**Stored records**:
☆ ☆ ☆ ☆ ☆

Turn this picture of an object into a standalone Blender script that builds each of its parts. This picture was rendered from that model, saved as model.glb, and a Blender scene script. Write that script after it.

☆ ☆ ☆ ☆ ☆

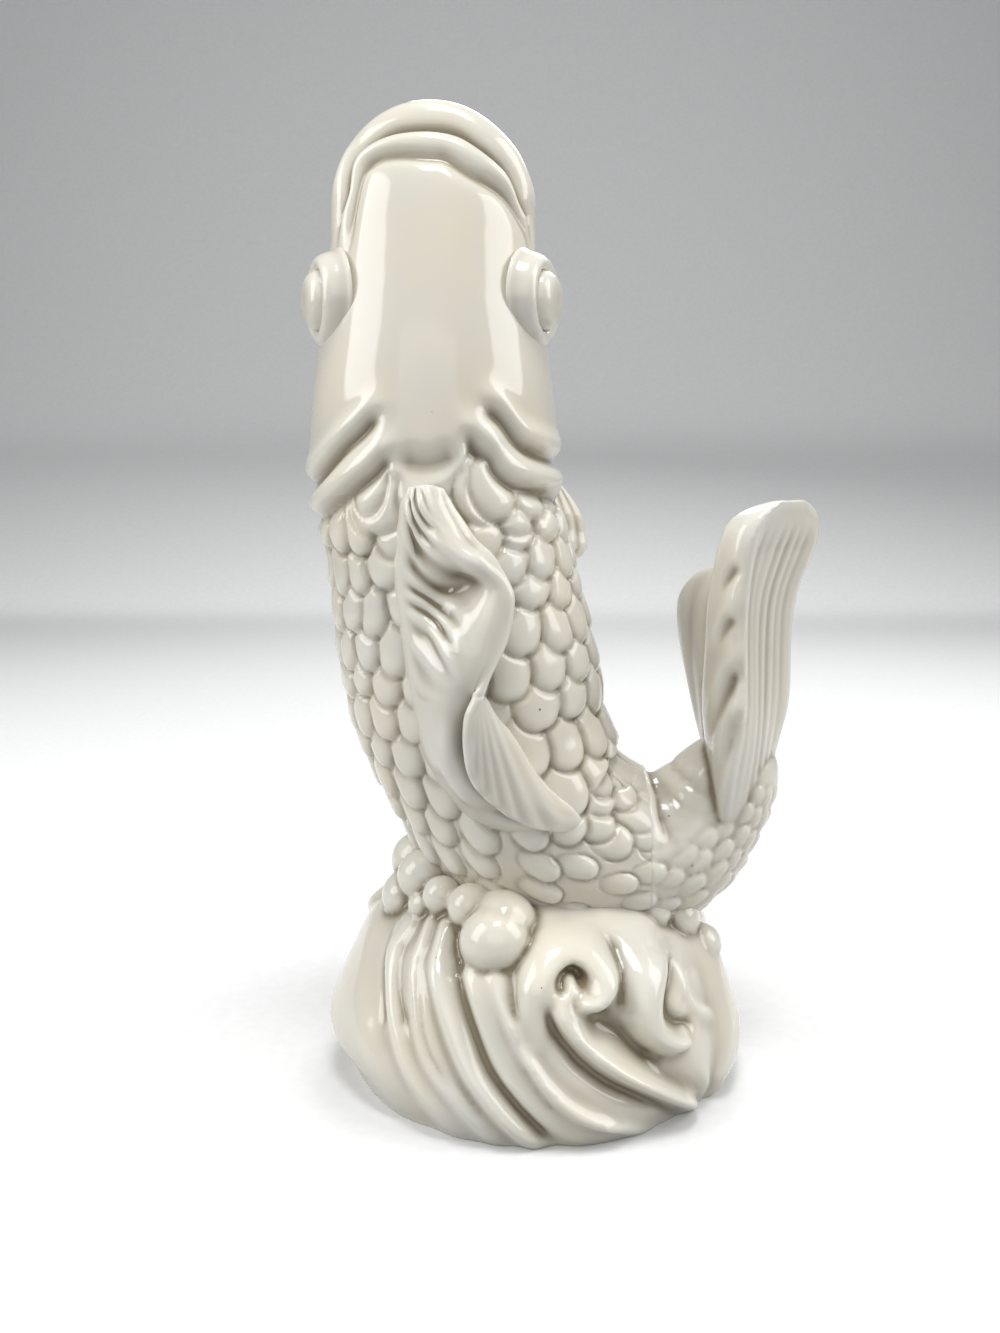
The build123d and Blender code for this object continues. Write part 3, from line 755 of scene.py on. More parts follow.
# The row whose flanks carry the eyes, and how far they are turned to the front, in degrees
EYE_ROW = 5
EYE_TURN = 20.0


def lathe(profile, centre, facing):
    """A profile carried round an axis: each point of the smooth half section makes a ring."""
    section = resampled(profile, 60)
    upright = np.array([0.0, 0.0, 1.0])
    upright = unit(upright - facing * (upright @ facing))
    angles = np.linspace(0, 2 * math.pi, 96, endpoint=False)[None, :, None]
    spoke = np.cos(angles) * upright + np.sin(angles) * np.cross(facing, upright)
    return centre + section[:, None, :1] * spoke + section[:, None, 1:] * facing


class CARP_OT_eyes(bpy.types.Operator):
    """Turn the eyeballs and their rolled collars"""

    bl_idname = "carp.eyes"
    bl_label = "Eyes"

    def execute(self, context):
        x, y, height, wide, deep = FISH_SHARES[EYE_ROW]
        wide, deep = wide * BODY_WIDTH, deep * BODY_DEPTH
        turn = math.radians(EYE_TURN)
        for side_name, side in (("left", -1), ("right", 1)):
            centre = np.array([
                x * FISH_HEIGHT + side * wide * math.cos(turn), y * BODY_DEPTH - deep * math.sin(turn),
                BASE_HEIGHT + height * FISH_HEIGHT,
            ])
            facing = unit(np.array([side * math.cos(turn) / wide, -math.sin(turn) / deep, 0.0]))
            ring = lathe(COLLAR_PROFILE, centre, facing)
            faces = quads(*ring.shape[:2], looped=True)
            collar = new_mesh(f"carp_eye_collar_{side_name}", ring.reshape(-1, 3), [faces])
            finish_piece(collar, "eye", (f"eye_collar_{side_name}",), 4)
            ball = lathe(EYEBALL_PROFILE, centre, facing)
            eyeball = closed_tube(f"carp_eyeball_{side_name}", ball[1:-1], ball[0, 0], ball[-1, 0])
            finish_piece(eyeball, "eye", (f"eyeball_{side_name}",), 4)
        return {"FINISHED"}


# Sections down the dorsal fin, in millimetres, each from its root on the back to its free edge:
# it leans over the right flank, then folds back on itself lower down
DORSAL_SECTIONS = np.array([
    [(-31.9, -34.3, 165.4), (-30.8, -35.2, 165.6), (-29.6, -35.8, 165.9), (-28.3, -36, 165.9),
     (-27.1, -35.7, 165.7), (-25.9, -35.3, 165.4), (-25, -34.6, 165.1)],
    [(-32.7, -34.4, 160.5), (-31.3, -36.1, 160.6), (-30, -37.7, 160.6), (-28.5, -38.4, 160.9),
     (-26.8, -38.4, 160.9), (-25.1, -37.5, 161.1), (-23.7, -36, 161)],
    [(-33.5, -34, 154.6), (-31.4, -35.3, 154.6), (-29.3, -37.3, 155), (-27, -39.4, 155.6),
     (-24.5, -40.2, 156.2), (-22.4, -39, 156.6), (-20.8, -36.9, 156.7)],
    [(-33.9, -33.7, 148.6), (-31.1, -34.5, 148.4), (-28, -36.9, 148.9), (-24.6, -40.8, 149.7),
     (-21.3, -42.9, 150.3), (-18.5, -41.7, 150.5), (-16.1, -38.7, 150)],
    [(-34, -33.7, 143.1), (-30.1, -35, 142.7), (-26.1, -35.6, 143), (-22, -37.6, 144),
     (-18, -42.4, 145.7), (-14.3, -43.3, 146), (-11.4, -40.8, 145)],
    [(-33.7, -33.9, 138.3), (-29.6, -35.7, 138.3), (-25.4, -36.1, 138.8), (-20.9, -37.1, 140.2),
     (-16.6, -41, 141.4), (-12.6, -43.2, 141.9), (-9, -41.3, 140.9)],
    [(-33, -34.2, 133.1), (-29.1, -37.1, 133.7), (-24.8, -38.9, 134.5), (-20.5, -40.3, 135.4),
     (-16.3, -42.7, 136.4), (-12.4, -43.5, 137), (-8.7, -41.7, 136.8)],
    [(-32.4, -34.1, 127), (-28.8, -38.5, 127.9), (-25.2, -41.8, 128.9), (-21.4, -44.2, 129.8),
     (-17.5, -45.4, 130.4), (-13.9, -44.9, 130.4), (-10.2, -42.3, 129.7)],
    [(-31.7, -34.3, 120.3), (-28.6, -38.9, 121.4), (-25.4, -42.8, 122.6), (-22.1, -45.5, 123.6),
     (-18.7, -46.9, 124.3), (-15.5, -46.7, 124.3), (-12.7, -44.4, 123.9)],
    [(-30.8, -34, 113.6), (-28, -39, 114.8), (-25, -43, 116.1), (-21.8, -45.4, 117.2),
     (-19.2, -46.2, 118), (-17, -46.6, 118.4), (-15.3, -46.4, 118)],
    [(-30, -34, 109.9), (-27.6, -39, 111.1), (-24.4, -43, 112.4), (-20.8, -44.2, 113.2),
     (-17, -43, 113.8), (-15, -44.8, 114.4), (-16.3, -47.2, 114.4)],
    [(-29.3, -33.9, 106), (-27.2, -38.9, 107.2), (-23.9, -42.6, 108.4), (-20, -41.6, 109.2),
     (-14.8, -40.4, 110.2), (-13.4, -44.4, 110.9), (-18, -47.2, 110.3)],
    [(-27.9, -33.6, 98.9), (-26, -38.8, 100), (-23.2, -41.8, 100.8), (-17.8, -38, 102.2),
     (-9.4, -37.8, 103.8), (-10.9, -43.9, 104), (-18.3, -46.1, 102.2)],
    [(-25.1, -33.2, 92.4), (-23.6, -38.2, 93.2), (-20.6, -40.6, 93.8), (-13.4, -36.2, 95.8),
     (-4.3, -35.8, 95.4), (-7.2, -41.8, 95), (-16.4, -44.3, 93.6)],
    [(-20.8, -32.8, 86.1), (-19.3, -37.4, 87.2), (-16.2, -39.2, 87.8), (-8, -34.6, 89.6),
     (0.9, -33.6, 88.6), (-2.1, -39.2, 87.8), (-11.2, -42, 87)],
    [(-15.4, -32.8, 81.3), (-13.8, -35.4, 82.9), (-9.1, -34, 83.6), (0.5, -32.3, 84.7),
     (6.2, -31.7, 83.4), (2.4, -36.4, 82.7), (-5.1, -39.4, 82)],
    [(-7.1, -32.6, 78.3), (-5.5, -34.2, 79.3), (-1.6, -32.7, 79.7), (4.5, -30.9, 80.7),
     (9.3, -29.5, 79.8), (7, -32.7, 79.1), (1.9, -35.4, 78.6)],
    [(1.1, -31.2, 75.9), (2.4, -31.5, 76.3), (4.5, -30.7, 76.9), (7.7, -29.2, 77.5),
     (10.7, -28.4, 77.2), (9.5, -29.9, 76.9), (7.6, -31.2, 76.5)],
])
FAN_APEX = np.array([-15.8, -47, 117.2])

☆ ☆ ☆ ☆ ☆

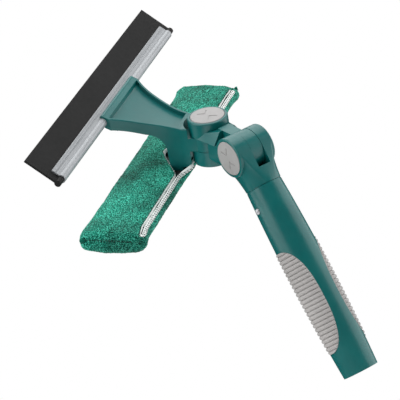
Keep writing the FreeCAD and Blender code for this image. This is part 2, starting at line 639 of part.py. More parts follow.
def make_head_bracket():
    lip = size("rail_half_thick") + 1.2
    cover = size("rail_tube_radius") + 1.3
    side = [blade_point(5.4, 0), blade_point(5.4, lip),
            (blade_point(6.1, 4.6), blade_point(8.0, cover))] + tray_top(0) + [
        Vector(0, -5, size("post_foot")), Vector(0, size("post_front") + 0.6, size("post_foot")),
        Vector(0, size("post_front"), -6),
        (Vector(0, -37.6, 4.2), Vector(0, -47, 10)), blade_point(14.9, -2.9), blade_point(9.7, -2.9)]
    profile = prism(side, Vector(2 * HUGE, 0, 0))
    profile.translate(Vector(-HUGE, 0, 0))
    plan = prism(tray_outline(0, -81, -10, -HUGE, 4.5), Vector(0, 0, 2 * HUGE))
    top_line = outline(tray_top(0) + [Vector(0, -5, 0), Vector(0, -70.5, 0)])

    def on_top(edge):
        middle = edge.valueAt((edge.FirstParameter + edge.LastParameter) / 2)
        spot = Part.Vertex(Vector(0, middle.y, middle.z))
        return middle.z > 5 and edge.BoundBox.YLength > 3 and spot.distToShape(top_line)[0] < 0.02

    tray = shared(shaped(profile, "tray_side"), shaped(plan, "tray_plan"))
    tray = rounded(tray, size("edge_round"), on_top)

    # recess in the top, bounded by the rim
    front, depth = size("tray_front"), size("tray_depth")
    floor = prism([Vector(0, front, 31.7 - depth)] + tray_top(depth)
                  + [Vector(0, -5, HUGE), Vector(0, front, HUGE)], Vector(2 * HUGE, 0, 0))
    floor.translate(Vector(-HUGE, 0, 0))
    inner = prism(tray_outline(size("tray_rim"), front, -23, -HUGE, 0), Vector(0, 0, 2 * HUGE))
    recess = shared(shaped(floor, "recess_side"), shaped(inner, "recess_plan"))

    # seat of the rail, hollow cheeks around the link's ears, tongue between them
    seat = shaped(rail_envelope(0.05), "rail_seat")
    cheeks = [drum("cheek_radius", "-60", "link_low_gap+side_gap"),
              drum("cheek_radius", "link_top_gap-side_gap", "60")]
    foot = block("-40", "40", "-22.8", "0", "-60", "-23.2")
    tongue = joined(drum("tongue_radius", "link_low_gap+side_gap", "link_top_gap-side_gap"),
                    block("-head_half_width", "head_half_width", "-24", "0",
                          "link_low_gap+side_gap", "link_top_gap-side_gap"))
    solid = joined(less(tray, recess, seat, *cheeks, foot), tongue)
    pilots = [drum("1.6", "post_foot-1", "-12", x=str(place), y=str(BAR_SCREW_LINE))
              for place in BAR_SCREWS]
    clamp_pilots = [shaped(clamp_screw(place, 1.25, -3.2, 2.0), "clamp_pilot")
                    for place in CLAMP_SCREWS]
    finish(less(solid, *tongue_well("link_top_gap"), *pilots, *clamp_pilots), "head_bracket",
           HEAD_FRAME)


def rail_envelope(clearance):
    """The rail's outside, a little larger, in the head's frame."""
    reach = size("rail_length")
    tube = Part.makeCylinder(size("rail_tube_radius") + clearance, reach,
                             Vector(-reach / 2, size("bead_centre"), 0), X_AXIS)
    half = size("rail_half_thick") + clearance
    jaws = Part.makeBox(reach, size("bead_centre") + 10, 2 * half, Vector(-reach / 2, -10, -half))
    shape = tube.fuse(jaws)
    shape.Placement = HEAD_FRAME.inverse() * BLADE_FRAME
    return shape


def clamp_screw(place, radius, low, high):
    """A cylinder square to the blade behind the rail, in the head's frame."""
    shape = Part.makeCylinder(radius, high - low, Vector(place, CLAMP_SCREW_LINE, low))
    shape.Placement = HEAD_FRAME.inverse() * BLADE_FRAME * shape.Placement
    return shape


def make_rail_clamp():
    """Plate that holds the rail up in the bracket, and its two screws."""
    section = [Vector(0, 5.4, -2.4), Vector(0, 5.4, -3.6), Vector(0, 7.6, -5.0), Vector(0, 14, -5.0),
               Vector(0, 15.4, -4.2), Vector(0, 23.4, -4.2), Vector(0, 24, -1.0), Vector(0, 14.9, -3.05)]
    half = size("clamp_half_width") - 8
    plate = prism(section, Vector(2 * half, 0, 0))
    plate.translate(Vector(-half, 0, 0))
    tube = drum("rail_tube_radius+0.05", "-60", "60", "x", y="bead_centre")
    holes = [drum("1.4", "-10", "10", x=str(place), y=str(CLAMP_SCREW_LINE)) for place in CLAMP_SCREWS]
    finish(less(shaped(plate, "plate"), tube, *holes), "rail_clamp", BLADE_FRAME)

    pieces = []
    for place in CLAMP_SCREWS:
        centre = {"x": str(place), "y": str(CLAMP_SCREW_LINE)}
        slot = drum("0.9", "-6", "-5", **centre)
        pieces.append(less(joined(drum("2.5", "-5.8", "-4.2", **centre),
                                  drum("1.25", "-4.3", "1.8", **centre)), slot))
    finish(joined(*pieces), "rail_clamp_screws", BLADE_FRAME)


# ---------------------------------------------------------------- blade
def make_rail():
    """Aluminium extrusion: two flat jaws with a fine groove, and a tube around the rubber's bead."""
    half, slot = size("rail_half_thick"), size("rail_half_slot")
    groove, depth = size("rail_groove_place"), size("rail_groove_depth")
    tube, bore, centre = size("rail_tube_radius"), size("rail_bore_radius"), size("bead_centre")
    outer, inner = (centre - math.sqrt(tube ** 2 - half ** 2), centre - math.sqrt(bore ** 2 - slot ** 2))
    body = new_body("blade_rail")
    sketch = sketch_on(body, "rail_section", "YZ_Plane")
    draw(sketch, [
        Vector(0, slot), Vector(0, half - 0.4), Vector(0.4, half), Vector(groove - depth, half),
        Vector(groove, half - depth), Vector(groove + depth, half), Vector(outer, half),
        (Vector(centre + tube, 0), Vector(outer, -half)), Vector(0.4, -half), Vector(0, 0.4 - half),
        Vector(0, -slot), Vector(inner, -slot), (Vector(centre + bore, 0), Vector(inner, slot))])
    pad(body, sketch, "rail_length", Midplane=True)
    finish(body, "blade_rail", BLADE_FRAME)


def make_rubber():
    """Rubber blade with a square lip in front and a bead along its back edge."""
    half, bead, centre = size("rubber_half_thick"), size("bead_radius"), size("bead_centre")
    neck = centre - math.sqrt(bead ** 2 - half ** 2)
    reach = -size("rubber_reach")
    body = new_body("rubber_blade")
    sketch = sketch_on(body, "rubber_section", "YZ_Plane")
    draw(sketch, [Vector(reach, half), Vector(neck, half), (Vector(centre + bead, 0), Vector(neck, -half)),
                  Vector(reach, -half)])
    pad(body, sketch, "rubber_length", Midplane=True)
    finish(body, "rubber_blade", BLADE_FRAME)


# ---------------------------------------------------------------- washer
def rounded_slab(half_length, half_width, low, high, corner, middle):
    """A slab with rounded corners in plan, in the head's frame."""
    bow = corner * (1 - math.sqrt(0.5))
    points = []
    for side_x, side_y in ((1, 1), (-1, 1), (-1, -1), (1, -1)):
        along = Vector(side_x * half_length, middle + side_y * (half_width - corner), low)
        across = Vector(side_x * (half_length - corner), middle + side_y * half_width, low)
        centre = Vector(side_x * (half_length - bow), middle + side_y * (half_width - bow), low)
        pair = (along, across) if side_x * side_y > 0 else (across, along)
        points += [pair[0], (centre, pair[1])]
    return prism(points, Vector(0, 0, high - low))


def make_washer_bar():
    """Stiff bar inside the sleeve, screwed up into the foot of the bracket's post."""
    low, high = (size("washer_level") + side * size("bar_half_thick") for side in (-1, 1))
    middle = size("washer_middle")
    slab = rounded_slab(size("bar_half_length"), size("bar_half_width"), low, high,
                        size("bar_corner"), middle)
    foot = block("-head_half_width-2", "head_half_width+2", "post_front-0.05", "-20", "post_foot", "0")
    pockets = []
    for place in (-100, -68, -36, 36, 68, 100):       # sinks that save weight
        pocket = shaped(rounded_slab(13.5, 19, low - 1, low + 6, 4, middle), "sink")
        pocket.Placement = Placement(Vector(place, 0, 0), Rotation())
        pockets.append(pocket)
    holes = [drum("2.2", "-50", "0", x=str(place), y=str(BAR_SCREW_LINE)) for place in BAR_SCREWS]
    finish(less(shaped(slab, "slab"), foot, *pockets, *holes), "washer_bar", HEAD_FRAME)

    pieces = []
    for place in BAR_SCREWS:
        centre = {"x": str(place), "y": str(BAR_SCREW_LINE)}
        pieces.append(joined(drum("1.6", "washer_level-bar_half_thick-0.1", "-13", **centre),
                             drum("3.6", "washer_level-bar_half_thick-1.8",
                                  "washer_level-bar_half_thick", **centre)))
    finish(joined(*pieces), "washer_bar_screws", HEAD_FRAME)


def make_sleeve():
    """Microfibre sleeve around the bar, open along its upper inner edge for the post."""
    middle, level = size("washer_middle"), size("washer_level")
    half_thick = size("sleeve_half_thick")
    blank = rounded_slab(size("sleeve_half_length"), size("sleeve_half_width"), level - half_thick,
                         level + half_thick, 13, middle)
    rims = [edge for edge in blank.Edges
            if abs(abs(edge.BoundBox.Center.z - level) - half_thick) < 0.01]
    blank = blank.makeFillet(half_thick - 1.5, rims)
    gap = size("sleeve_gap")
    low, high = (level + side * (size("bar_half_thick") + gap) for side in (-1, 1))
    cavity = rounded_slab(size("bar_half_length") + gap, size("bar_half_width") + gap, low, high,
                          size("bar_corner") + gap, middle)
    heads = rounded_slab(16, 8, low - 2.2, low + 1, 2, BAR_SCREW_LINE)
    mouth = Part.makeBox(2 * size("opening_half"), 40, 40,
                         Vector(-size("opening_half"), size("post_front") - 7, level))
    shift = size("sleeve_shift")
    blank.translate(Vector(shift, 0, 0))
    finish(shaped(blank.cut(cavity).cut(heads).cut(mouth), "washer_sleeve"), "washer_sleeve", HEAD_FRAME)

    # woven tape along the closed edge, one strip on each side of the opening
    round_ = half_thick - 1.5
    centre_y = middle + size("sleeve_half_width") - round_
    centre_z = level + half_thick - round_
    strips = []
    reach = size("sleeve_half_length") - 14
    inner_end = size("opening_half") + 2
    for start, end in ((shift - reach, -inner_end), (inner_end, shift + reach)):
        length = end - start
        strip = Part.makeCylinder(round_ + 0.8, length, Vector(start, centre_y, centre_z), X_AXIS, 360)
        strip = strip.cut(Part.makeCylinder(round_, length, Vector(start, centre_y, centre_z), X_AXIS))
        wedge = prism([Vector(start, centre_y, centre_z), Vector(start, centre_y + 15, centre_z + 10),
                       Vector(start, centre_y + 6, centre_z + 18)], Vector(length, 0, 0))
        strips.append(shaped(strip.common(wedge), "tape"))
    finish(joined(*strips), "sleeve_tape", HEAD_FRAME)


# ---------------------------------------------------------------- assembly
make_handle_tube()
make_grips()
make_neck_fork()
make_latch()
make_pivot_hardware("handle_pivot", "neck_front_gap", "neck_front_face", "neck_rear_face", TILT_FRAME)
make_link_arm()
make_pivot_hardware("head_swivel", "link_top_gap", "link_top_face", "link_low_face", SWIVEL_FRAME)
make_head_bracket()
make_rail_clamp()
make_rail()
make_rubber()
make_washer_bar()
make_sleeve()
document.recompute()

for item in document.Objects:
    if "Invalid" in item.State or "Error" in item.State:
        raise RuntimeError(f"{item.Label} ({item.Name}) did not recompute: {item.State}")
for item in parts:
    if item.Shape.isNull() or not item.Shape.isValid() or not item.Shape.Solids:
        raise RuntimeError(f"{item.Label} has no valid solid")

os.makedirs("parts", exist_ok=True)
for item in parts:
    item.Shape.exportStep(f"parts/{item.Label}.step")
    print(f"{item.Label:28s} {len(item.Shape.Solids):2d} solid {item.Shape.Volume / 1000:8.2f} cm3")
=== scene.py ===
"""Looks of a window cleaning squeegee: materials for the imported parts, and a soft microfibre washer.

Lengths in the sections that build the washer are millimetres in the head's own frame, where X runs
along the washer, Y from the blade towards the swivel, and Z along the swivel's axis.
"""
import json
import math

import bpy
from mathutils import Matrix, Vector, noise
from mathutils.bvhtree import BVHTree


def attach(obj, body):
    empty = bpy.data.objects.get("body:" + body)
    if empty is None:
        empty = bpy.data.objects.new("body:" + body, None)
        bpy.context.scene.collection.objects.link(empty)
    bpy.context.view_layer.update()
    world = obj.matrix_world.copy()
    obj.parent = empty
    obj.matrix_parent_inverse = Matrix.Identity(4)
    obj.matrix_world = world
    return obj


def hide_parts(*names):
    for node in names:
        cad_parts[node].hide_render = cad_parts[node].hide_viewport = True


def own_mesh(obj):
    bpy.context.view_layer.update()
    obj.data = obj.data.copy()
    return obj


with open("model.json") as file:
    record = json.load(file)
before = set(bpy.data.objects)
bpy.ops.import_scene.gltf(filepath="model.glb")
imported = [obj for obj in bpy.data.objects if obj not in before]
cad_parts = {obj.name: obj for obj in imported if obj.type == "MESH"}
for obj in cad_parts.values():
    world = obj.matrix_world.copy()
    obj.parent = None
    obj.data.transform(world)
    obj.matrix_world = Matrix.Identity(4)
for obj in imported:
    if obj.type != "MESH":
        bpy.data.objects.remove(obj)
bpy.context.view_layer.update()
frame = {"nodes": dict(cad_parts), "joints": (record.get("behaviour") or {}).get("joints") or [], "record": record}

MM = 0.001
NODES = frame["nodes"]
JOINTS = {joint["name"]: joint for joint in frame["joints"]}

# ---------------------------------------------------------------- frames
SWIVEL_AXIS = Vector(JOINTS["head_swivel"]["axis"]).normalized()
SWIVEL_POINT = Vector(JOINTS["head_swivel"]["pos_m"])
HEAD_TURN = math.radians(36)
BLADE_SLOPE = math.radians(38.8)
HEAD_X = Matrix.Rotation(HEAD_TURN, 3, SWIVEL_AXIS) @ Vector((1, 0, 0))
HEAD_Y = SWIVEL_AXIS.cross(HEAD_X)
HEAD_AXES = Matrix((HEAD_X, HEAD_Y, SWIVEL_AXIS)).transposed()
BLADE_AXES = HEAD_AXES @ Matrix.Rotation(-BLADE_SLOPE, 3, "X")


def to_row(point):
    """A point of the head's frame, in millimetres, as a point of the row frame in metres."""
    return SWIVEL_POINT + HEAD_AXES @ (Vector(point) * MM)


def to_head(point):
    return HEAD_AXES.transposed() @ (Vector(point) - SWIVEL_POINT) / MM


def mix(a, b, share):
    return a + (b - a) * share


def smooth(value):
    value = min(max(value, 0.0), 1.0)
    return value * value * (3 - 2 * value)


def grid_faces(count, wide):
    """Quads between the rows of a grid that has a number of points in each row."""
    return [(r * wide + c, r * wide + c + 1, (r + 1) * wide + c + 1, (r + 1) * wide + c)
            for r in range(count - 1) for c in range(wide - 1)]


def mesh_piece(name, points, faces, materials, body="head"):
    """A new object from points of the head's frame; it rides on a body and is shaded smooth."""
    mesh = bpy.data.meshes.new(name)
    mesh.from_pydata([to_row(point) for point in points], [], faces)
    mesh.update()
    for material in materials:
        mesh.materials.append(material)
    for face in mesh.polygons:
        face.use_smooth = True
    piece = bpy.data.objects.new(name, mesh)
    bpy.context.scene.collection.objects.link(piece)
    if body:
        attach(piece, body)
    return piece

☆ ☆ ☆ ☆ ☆

Above are the entries. Output exactly the lines beginning with the line that has "make_neck_fork()" and ending with the line that has "obj.parent = empty".

**Worked answer**:
make_neck_fork()
make_latch()
make_pivot_hardware("handle_pivot", "neck_front_gap", "neck_front_face", "neck_rear_face", TILT_FRAME)
make_link_arm()
make_pivot_hardware("head_swivel", "link_top_gap", "link_top_face", "link_low_face", SWIVEL_FRAME)
make_head_bracket()
make_rail_clamp()
make_rail()
make_rubber()
make_washer_bar()
make_sleeve()
document.recompute()

for item in document.Objects:
    if "Invalid" in item.State or "Error" in item.State:
        raise RuntimeError(f"{item.Label} ({item.Name}) did not recompute: {item.State}")
for item in parts:
    if item.Shape.isNull() or not item.Shape.isValid() or not item.Shape.Solids:
        raise RuntimeError(f"{item.Label} has no valid solid")

os.makedirs("parts", exist_ok=True)
for item in parts:
    item.Shape.exportStep(f"parts/{item.Label}.step")
    print(f"{item.Label:28s} {len(item.Shape.Solids):2d} solid {item.Shape.Volume / 1000:8.2f} cm3")
=== scene.py ===
"""Looks of a window cleaning squeegee: materials for the imported parts, and a soft microfibre washer.

Lengths in the sections that build the washer are millimetres in the head's own frame, where X runs
along the washer, Y from the blade towards the swivel, and Z along the swivel's axis.
"""
import json
import math

import bpy
from mathutils import Matrix, Vector, noise
from mathutils.bvhtree import BVHTree


def attach(obj, body):
    empty = bpy.data.objects.get("body:" + body)
    if empty is None:
        empty = bpy.data.objects.new("body:" + body, None)
        bpy.context.scene.collection.objects.link(empty)
    bpy.context.view_layer.update()
    world = obj.matrix_world.copy()
    obj.parent = empty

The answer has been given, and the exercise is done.